Victor Emmanuel, lui, défraie régulièrement la chronique… et pas seulement mondaine, depuis une bonne trentaine d’années. Membre en son temps de la sulfureuse loge maçonnique P2, il serait un habitué de longue date de la corruption de fonctionnaires.

Dans les années 70, il vend à son ami le Shah d’Iran 300 hélicoptères de combat Agusta, qui atterrissent en Jordanie, à Taiwan et en Afrique du Sud, pays alors frappé d’embargo sur les ventes d’armes.

En 1978, la justice française met le prince en examen pour meurtre. Il est accusé d’avoir abattu un jeune touriste allemand en Corse. En 1991, un tribunal parisien le libérera de l’homicide volontaire et ne retiendra que le port d’armes illégal. Six mois avec sursis.

Quelques années plus tard, alors que le Parlement italien débat de la levée du ban qui frappe sa famille, l’héritier royal déclare publiquement que le lois raciales promulguées par son grand-père en 1938 n’ont finalement «pas été aussi terribles que ça».

Dans ces conditions, on comprend que le retour des Savoie au pays en 2002 ne déclenche pas des vagues de ferveur populaire. Depuis, Victor Emmanuel avait pourtant appris à se faire plus discret.

Ecoutes controversées

Mais la police l’avait dans son collimateur.

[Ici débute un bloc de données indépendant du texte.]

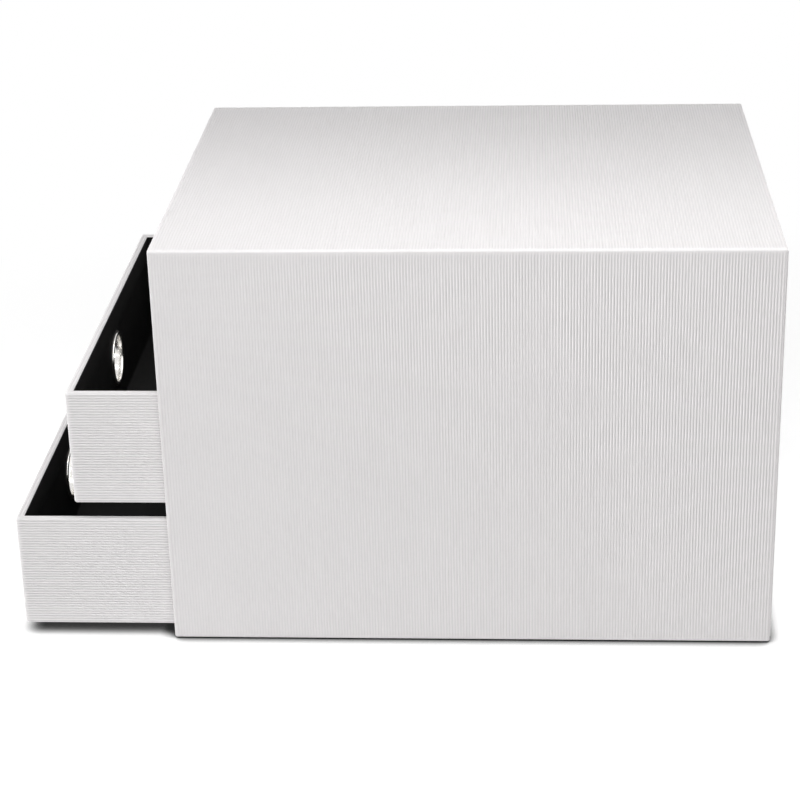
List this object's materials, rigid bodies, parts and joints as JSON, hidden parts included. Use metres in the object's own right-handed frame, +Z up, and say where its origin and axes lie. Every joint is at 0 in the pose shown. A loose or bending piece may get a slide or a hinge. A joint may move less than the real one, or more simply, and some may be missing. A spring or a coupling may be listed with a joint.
{
  "type": "file box with drawer",
  "caption": "Paper-covered rigid board box whose flat black-lined drawers slide out of one end by metal-ringed finger holes.",
  "frame": {"origin": "middle of the casing's base, on the table", "axes": "+Z up, the drawers open towards -Y, +X is the side that the picture shows"},
  "size_m": [0.26, 0.4225, 0.235],
  "materials": {
    "grey_board": "dense grey board, matte, seen nowhere once wrapped",
    "ribbed_white_paper": "white cover paper with fine embossed ribs, matte",
    "plain_white_paper": "smooth white paper, matte",
    "black_lining_paper": "black lining paper with a faint sheen",
    "nickel_plate": "bright nickel-plated steel"
  },
  "bodies": {
    "casing": {"casing_base_board": "grey_board", "casing_top_board": "grey_board", "casing_left_board": "grey_board", "casing_right_board": "grey_board", "casing_back_board": "grey_board", "lower_shelf_board": "grey_board", "upper_shelf_board": "grey_board", "casing_wrap_paper": "ribbed_white_paper", "casing_back_paper": "plain_white_paper", "casing_base_paper": "plain_white_paper", "lower_shelf_paper": "ribbed_white_paper", "upper_shelf_paper": "ribbed_white_paper", "bottom_bay_lining": "black_lining_paper", "middle_bay_lining": "black_lining_paper", "top_bay_lining": "black_lining_paper"},
    "bottom_drawer": {"bottom_drawer_front_board": "grey_board", "bottom_drawer_back_board": "grey_board", "bottom_drawer_left_board": "grey_board", "bottom_drawer_right_board": "grey_board", "bottom_drawer_base_board": "grey_board", "bottom_drawer_wrap_paper": "ribbed_white_paper", "bottom_drawer_base_paper": "plain_white_paper", "bottom_drawer_lining": "black_lining_paper", "bottom_drawer_eyelet": "nickel_plate", "bottom_drawer_eyelet_washer": "nickel_plate"},
    "middle_drawer": {"middle_drawer_front_board": "grey_board", "middle_drawer_back_board": "grey_board", "middle_drawer_left_board": "grey_board", "middle_drawer_right_board": "grey_board", "middle_drawer_base_board": "grey_board", "middle_drawer_wrap_paper": "ribbed_white_paper", "middle_drawer_base_paper": "plain_white_paper", "middle_drawer_lining": "black_lining_paper", "middle_drawer_eyelet": "nickel_plate", "middle_drawer_eyelet_washer": "nickel_plate"},
    "top_drawer": {"top_drawer_front_board": "grey_board", "top_drawer_back_board": "grey_board", "top_drawer_left_board": "grey_board", "top_drawer_right_board": "grey_board", "top_drawer_base_board": "grey_board", "top_drawer_wrap_paper": "ribbed_white_paper", "top_drawer_base_paper": "plain_white_paper", "top_drawer_lining": "black_lining_paper", "top_drawer_eyelet": "nickel_plate", "top_drawer_eyelet_washer": "nickel_plate"}
  },
  "joints": [
    {"name": "bottom_drawer_slide", "type": "slide", "parent": "casing", "child": "bottom_drawer", "axis": [0, -1, 0], "range_m": [-0.0872, 0.2478]},
    {"name": "middle_drawer_slide", "type": "slide", "parent": "casing", "child": "middle_drawer", "axis": [0, -1, 0], "range_m": [-0.0529, 0.2821]},
    {"name": "top_drawer_slide", "type": "slide", "parent": "casing", "child": "top_drawer", "axis": [0, -1, 0], "range_m": [0, 0.335]}
  ]
}
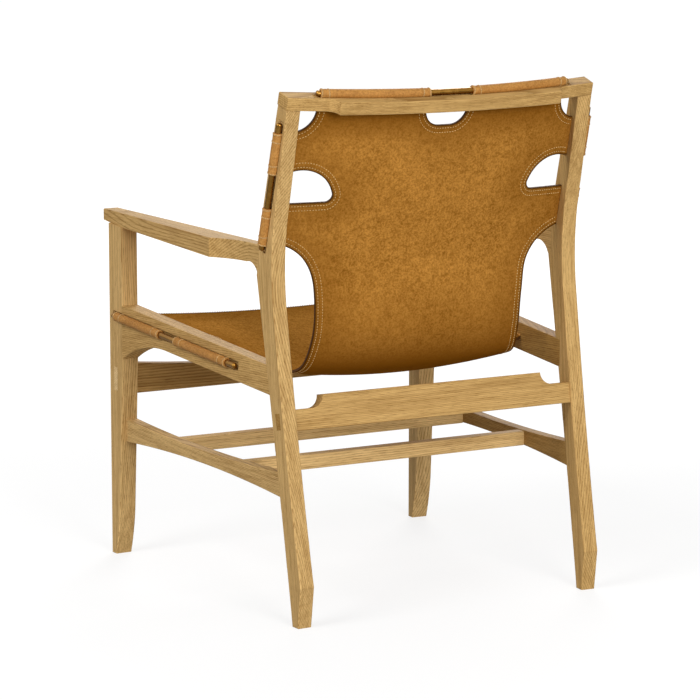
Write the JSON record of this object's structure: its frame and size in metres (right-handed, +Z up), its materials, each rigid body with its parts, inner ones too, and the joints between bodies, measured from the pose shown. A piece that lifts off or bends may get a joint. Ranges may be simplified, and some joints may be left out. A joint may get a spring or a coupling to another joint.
{
  "type": "sling leather easy chair",
  "caption": "Low easy chair: a splayed oak frame with level arms and a leather sling whose sewn loops close round metal rods let into the wood.",
  "frame": {"origin": "on the floor under the middle of the chair's box", "axes": "+Z up, +X to the sitter's left, the chair's front faces -Y"},
  "size_m": [0.636, 0.6663, 0.8429],
  "materials": {
    "oak": "soaped light oak, straight grain",
    "sling_leather": "thick saddle leather, waxed, tan",
    "loop_leather": "smooth tan leather, lighter than the sling",
    "thread": "waxed linen thread",
    "rod_bronze": "dark bronzed brass, polished"
  },
  "bodies": {
    "root": {"rear_leg_left": "oak", "rear_leg_right": "oak", "front_leg_left": "oak", "front_leg_right": "oak", "arm_left": "oak", "arm_right": "oak", "seat_rail_left": "oak", "seat_rail_right": "oak", "side_stretcher_left": "oak", "side_stretcher_right": "oak", "rear_rail": "oak", "front_rail": "oak", "cross_stretcher_front": "oak", "cross_stretcher_rear": "oak", "crest_rail": "oak", "crest_rod": "rod_bronze", "back_rod_left": "rod_bronze", "back_rod_right": "rod_bronze", "seat_rod_left": "rod_bronze", "seat_rod_right": "rod_bronze", "crest_loop_left": "loop_leather", "crest_loop_right": "loop_leather", "back_loop_lower_left": "loop_leather", "back_loop_lower_right": "loop_leather", "back_loop_upper_left": "loop_leather", "back_loop_upper_right": "loop_leather", "seat_loop_front_left": "loop_leather", "seat_loop_front_right": "loop_leather", "seat_loop_rear_left": "loop_leather", "seat_loop_rear_right": "loop_leather", "crest_bindings": "thread", "back_bindings_left": "thread", "back_bindings_right": "thread", "seat_bindings_left": "thread", "seat_bindings_right": "thread", "sling": "sling_leather"}
  },
  "joints": []
}
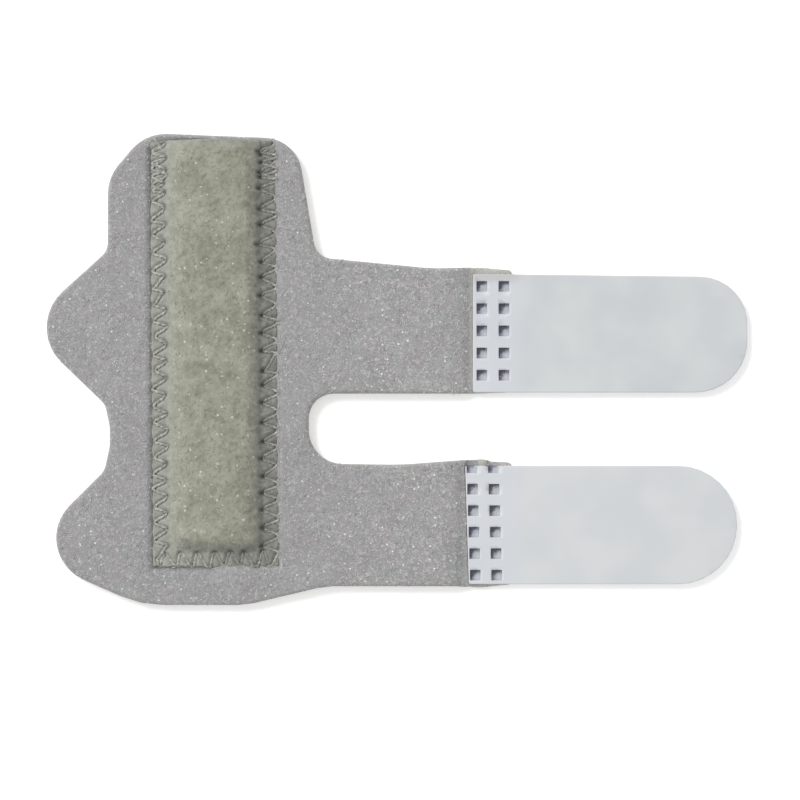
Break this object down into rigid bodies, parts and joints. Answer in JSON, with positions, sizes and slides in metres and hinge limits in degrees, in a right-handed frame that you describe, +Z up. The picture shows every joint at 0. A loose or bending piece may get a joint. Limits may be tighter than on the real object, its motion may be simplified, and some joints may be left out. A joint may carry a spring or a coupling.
{
  "type": "finger splint",
  "caption": "Open finger splint: grey foam wrap whose side straps end in rounded hook tabs, with a stitched pile pocket for a stiffening bar.",
  "frame": {"origin": "middle of the splint's box, on the surface that it lies on", "axes": "+X along the straps towards the hook tabs' ends, +Y along the pocket towards its open mouth, +Z up, out of the face that carries the pocket"},
  "size_m": [0.1192, 0.0802, 0.0048],
  "materials": {
    "foam_laminate": "brushed loop face on foam, matt",
    "pile_cloth": "short felted pile, matt",
    "hook_tape": "smooth moulded back, satin"
  },
  "bodies": {
    "root": {"foam_pad": "foam_laminate", "bar_pocket": "pile_cloth", "upper_hook_tab": "hook_tape", "lower_hook_tab": "hook_tape"}
  },
  "joints": []
}
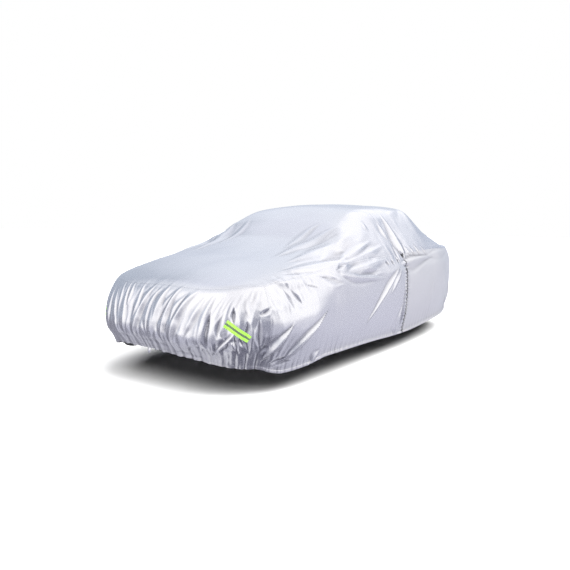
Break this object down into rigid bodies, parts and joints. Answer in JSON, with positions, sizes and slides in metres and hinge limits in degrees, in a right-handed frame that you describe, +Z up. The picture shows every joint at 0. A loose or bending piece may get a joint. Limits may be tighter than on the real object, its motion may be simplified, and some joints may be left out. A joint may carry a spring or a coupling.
{
  "type": "car cover",
  "caption": "Fitted silver cloth cover for a saloon car, with gathered hems, a zip in the left side and reflective strips on the front corners.",
  "frame": {"origin": "on the underside of the cloth at the top of the roof, on the centre line, over the middle of the car", "axes": "+Z up, -Y to the front of the car, +X to its left side"},
  "size_m": [1.8367, 4.5565, 1.2961],
  "materials": {
    "silver_cloth": "satin silver coating",
    "pale_silver_cloth": "paler, more matt silver coating",
    "zip_grey": "dark zip tape and teeth",
    "zip_metal": "dark painted",
    "lime_reflective": "lime reflective tape with a grey middle line"
  },
  "bodies": {
    "root": {"canopy": "silver_cloth", "front_skirt": "silver_cloth", "left_skirt": "silver_cloth", "left_rear_skirt": "pale_silver_cloth", "right_skirt": "silver_cloth", "rear_skirt": "silver_cloth", "zip_tape": "zip_grey", "zip_slider": "zip_metal", "zip_pull": "zip_metal", "left_reflector": "lime_reflective", "right_reflector": "lime_reflective", "hem_tab": "silver_cloth"}
  },
  "joints": []
}
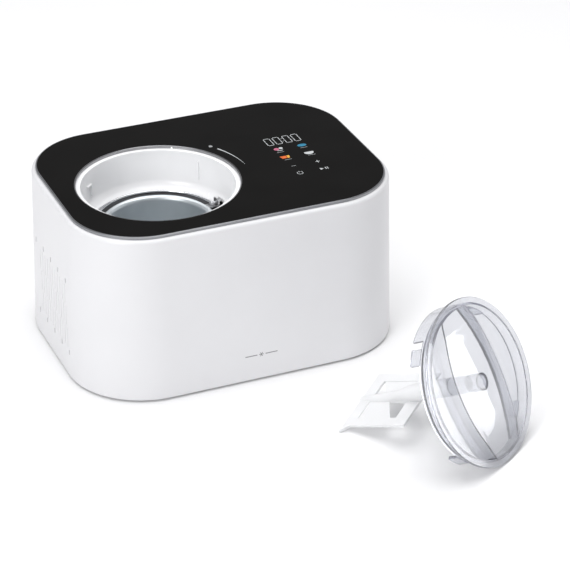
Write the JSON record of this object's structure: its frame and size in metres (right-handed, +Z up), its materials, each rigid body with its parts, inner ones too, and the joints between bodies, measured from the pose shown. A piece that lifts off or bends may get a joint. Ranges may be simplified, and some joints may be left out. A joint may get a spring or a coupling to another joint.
{
  "type": "ice cream maker",
  "caption": "Self-cooling tabletop ice cream maker: tapered white housing, black touch panel, round well with lift-out bowl; clear lid with its paddle stands beside it.",
  "frame": {"origin": "on the table surface, at the middle of the bounding box of the machine and the lid that stands in front of it", "axes": "+Z up; +Y from the machine's front to its back; +X to the right as seen from the front"},
  "size_m": [0.4496, 0.5862, 0.2083],
  "materials": {
    "white_shell": "satin-gloss moulded white plastic",
    "base_grey": "fine-textured moulded plastic",
    "rubber_black": "matt",
    "screw_steel": "zinc plated",
    "black_glass": "polished black panel",
    "trim_silver": "satin silver",
    "bezel_silver": "polished",
    "display_black": "smoked",
    "board_green": "solder mask",
    "spring_brass": "bright",
    "liner_white": "gloss white",
    "gasket_dark": "matt",
    "cup_aluminium": "drawn, satin",
    "copper_tube": "bright copper",
    "foam_cream": "cast foam",
    "bowl_metal": "satin anodised",
    "ear_steel": "polished",
    "wire_steel": "bright drawn wire",
    "bush_white": "acetal",
    "pin_steel": "ground",
    "bronze": "sintered",
    "coupler_black": "glass-filled nylon",
    "gear_nylon": "natural acetal",
    "case_black": "moulded",
    "motor_steel": "zinc plated",
    "magnet_grey": "ferrite",
    "armature": "laminated steel with enamelled wire",
    "compressor_black": "baked enamel",
    "plate_steel": "painted",
    "fin_aluminium": "mill finish",
    "fan_black": "moulded",
    "inlet_black": "moulded",
    "clear_lid": "clear polished plastic",
    "paddle_white": "satin white plastic"
  },
  "bodies": {
    "housing": {"outer_shell": "white_shell", "base_plate": "base_grey", "rubber_feet": "rubber_black", "base_screws": "screw_steel", "panel_glass": "black_glass", "panel_trim_ring": "trim_silver", "well_bezel": "bezel_silver", "display_module": "display_black", "touch_board": "board_green", "touch_springs": "spring_brass", "well_liner": "liner_white", "chamber_gasket": "gasket_dark", "evaporator_cup": "cup_aluminium", "evaporator_coil": "copper_tube", "foam_jacket": "foam_cream", "idler_pin": "pin_steel", "gearbox_tray": "case_black", "gearbox_cover": "case_black", "spindle_bush_lower": "bronze", "spindle_bush_upper": "bronze", "shaft_seal": "gasket_dark", "motor_can": "motor_steel", "motor_magnets": "magnet_grey", "compressor_shell": "compressor_black", "compressor_plate": "plate_steel", "compressor_grommets": "rubber_black", "compressor_studs": "screw_steel", "terminal_cover": "case_black", "condenser": "fin_aluminium", "fan_frame": "fan_black", "fan_axle": "pin_steel", "suction_line": "copper_tube", "capillary_tube": "copper_tube", "filter_drier": "copper_tube", "drier_line": "copper_tube", "discharge_line": "copper_tube", "power_board": "board_green", "board_bracket": "plate_steel", "mains_inlet": "inlet_black", "inlet_pins": "spring_brass", "lid_switch": "case_black"},
    "lid": {"lid_cover": "clear_lid", "lid_bush": "bush_white"},
    "paddle": {"paddle": "paddle_white"},
    "bowl": {"bowl": "bowl_metal", "handle_ears": "ear_steel", "bowl_bush": "bush_white"},
    "bail": {"bowl_handle": "wire_steel"},
    "bowl_drive": {"bowl_shaft": "pin_steel", "bowl_coupler": "coupler_black"},
    "spindle": {"drive_spindle": "pin_steel", "drive_gear": "gear_nylon", "drive_coupling": "coupler_black"},
    "idler": {"idler_gear": "gear_nylon"},
    "rotor": {"motor_shaft": "pin_steel", "motor_pinion": "bronze", "motor_armature": "armature"},
    "fan": {"fan_blades": "fan_black"},
    "plunger": {"lid_switch_plunger": "bush_white"}
  },
  "joints": [
    {"name": "lid_lift", "type": "slide", "parent": "housing", "child": "lid", "axis": [0, 0, 1], "range_m": [0, 0.22]},
    {"name": "paddle_spin", "type": "hinge", "parent": "lid", "child": "paddle", "pos_m": [0.14361, -0.22995, 0.0852], "axis": [0.5006, -0.737, 0.4541], "continuous": true},
    {"name": "bowl_lift", "type": "slide", "parent": "housing", "child": "bowl", "axis": [0, 0, 1], "range_m": [0, 0.18]},
    {"name": "bail_swing", "type": "hinge", "parent": "bowl", "child": "bail", "pos_m": [-0.09469, 0.12932, 0.1596], "axis": [0.9781, 0.2079, 0], "range_deg": [0, 180]},
    {"name": "bowl_drive_spin", "type": "hinge", "parent": "bowl", "child": "bowl_drive", "pos_m": [-0.09469, 0.12932, 0.04], "axis": [0, 0, 1], "continuous": true},
    {"name": "spindle_spin", "type": "hinge", "parent": "housing", "child": "spindle", "pos_m": [-0.09469, 0.12932, 0.02], "axis": [0, 0, 1], "continuous": true},
    {"name": "idler_spin", "type": "hinge", "parent": "housing", "child": "idler", "pos_m": [-0.04377, 0.18023, 0.013], "axis": [0, 0, 1], "continuous": true},
    {"name": "rotor_spin", "type": "hinge", "parent": "housing", "child": "rotor", "pos_m": [-0.01726, 0.20675, 0.04], "axis": [0, 0, 1], "continuous": true},
    {"name": "fan_spin", "type": "hinge", "parent": "housing", "child": "fan", "pos_m": [0.12276, 0.14445, 0.082], "axis": [1, 0, 0], "continuous": true},
    {"name": "switch_press", "type": "slide", "parent": "housing", "child": "plunger", "axis": [0, 0, 1], "range_m": [-0.002, 0], "stiffness_N_per_m": 150, "springref_m": 0.001}
  ],
  "couplings": [
    {"joint": "bowl_drive_spin", "follows": "spindle_spin", "ratio": 1},
    {"joint": "idler_spin", "follows": "spindle_spin", "ratio": -5},
    {"joint": "rotor_spin", "follows": "spindle_spin", "ratio": 20}
  ]
}
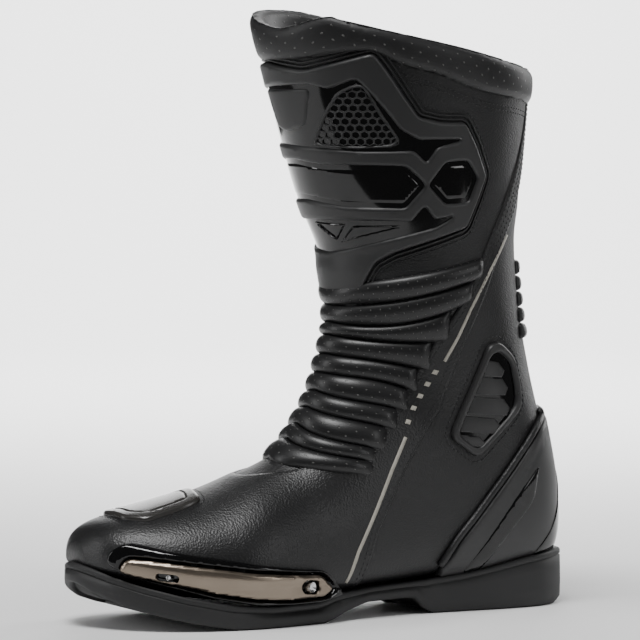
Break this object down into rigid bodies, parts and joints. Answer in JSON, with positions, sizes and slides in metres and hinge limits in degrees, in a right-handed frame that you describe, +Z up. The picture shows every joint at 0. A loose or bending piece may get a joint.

Depuis son arrestation, la presse transalpine a publié de larges extraits de ses écoutes téléphoniques, et les lecteurs n’ignorent plus rien du langage de celui qui aurait pu être leur souverain.

Les dialogues donnent du personnage une image peu reluisante. Victor Emmanuel s’y montre cupide, vulgaire et parle des femmes (dont il semble grand amateur, surtout lorsque leurs charmes sont tarifés) d’une manière particulièrement crue.

Le prince n’est pas le premier à voir ainsi ses conversations privées étalées au grand jour. Avant lui, les propos de certains dirigeants des clubs de football impliqués dans le scandale des matches truqués avaient déjà largement alimenté les colonnes de la presse.

L’ampleur du phénomène a ému les parlementaires des deux bords. Si dans le camp de l’ancien président du conseil Silvio Berlusconi, on parle de «barbarie», la gauche, désormais majoritaire, réclame elle aussi une modification de la loi.

Le fait de dévoiler – par exemple – que le prétendant au trône d’Italie juge ses compatriotes sardes tout juste bons «à enc…. des chèvres» et «puant de la même manière» présente-t-il un intérêt public, voire judiciaire ?

L’histoire, les politiques et les tribunaux jugeront.

swissinfo, Marc-André Miserez

– La famille de Savoie possède, possédait ou posséderait pas moins de six propriétés en Suisse: cinq dans la région genevoise et une à Gstaad.

– Me Dominique Warluzel, avocat genevois du prince, affirme que le domicile principal de son client se trouve dans la station de l’Oberland bernois, par ailleurs le seul endroit au monde où Victor Emmanuel paye des impôts.

– Mais lors de ses interrogatoires par la justice italienne – dont le journal Le Matin a obtenu une copie -, le prince aurait dit d’abord résider la moitié de l’année à Gstaad et l’autre à Genève avant de répondre «on habite tous à Genève».

– Interrogé sur sa profession, Victor Emmanuel se présente comme «entrepreneur» et affirme exercer son activité à Genève.

– Victor Emmanuel de Savoie, né en 1937, est le fils d’Umberto II, dernier roi d’Italie, qui régna de mai à juin 1946. Sa famille est une des plus anciennes dynasties d’Europe. Son aïeul Victor Emmanuel II a été un des artisans de l’unification italienne entre 1859 et 1861.

– Après la Seconde Guerre mondiale et à la suite des compromissions de son grand-père Victor Emmanuel III avec Mussolini, les Italiens votent l’instauration de la République. Le jeune prince est alors banni avec son père et «tous les descendants mâles» de la famille de Savoie.

– Victor Emmanuel, qui ne portera jamais le numéro IV, vit dès lors entre Genève, Gstaad et la Corse. Il y mène grâce à ses réseaux dans la jet-set une carrière de businessman, émaillée de scandales et d’affaires troubles.

– En 2002, le prince et son fils Emmanuel Philibert sont autorisés à rentrer en Italie, après avoir juré fidélité à la République. Le dernier descendant mâle de la famille contribue à lui donner une image plus «glamour», notamment grâce à son mariage avec l’actrice française Clotilde Courau.

– Toute sa vie, Victor Emmanuel a tenté de récupérer la fortune de la maison de Savoie, confisquée par l’Etat, et notamment les fabuleux bijoux, inscrits au bilan des réserves de la Banque d’Italie. Selon la presse transalpine, il aurait été en négociations avec le gouvernement Berlusconi pour échanger son soutien à la droite contre la restitution du trésor.